Q: A team wants to deploy a YOLOv8 model that runs at 30ms on A100 in PyTorch. The customer needs 10ms. What would you do?

A: I'd attack this in order of impact:

  1. TensorRT conversion with FP16: typically 2-4× speedup → might reach 8-15ms
  2. INT8 quantization if accuracy permits: another 1.5-2× on top of FP16
  3. Input resolution reduction: YOLOv8 at 416px vs 640px is ~2× faster
  4. torch.compile if staying in PyTorch: ~20-40% speedup with minimal effort
  5. Model distillation: train a smaller student model (YOLOv8n vs v8x)
  6. Hardware upgrade: T4→A10G→A100 — not a code change, but immediate
  7. Batching: if the use case allows, batch multiple frames together

Q: Explain the difference between DataParallel and DistributedDataParallel.

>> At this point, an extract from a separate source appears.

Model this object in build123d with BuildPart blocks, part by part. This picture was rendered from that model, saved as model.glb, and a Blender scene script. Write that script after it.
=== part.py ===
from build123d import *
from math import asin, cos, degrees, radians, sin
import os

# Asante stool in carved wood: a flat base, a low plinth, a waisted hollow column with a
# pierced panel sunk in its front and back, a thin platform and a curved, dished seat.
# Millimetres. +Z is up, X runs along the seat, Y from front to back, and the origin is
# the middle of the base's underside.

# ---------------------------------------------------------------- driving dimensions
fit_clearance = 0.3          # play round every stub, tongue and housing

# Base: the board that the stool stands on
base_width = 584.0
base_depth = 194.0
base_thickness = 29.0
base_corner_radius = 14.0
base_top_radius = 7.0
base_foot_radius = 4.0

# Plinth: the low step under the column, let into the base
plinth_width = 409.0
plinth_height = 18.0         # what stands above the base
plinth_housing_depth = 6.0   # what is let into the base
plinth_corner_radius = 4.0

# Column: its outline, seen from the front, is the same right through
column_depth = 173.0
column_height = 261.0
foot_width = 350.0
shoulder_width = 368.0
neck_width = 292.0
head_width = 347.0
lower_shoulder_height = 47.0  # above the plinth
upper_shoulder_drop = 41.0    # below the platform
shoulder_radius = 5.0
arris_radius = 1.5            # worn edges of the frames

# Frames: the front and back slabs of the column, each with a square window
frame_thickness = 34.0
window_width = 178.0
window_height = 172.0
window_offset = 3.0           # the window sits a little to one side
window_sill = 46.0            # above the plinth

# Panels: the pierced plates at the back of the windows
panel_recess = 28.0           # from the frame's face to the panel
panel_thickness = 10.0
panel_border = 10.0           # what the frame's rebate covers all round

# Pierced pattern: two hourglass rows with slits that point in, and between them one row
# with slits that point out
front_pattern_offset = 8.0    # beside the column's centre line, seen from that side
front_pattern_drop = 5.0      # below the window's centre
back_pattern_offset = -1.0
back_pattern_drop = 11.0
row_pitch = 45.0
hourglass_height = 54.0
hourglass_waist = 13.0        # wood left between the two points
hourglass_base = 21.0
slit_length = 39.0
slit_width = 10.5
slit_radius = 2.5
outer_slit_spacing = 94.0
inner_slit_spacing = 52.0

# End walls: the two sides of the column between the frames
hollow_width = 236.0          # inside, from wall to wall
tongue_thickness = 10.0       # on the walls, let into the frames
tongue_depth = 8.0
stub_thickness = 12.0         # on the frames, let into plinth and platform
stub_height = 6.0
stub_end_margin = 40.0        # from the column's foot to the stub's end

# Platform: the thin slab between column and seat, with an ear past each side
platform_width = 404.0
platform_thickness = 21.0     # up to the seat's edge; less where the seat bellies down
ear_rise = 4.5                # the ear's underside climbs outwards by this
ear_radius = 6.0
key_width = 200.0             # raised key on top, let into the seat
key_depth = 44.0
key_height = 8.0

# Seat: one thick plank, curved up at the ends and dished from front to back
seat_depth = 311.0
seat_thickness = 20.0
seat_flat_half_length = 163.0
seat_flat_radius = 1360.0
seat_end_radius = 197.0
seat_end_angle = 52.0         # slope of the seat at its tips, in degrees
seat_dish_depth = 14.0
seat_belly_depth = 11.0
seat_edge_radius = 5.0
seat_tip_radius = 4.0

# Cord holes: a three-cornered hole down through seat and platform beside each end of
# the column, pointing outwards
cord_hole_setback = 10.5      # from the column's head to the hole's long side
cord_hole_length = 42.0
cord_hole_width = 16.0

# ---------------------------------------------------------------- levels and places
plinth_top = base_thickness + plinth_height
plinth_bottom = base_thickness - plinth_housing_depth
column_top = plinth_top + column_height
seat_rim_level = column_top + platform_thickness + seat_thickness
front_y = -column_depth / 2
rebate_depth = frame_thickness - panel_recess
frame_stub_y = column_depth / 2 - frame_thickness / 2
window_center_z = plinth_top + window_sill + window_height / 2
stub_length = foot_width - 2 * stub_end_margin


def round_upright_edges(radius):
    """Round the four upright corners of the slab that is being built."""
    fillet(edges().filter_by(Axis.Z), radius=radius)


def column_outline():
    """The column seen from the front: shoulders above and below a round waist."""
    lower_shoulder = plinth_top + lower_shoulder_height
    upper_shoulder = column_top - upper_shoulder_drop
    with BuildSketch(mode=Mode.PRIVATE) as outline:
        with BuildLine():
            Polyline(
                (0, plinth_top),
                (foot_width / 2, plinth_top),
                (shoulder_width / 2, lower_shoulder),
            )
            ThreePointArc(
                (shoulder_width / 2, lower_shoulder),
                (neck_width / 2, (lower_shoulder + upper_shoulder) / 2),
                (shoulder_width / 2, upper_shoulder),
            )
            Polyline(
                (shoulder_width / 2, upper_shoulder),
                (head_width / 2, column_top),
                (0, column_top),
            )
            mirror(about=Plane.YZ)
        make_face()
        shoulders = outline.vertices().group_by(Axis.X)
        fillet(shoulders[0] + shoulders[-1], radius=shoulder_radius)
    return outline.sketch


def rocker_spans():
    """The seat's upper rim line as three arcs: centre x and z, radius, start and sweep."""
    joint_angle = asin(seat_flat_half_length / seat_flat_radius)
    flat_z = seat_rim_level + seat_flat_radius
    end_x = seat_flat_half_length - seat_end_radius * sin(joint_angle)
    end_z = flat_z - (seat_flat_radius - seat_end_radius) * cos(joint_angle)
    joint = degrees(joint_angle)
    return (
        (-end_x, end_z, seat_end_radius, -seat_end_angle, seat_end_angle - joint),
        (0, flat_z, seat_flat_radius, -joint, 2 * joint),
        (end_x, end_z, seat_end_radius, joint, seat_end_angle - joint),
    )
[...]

A: DataParallel (DP) uses one process, one Python GIL, replicates the model to N GPUs, splits the batch, runs forward on each, gathers outputs to GPU 0 for loss computation, then scatters gradients. Problems: (1) GIL bottleneck — Python threads can't truly parallelize, (2) GPU 0 is the gathering bottleneck — it sees more load than others (load imbalance), (3) memory overhead from gathered activations on GPU 0.

DistributedDataParallel (DDP) spawns one process per GPU. Each process has its own model replica, optimizer, and data loader. After each backward pass, gradients are synchronized via AllReduce (ring-allreduce in NCCL). No single GPU bottleneck. Scales linearly. DDP is always preferred for multi-GPU training — DP is legacy.

Q: Why is mixed precision training numerically unstable, and how does GradScaler fix it?

A: FP16 has a limited dynamic range (~6×10⁻⁸ to 65,504). Gradients during training are often very small (especially early epochs or with small learning rates) and can underflow to zero in FP16 — this is called gradient underflow. GradScaler multiplies the loss by a large scale factor (e.g., 2¹⁰) before backward, so gradients are in FP16's representable range. After backward, it unscales the gradients before the optimizer step, and checks for inf/NaN. If found, it skips the optimizer step and reduces the scale factor. If not found for many steps, it increases the scale factor. The forward pass (activations, weights) stays in FP16 for speed; master weights are kept in FP32 for accuracy.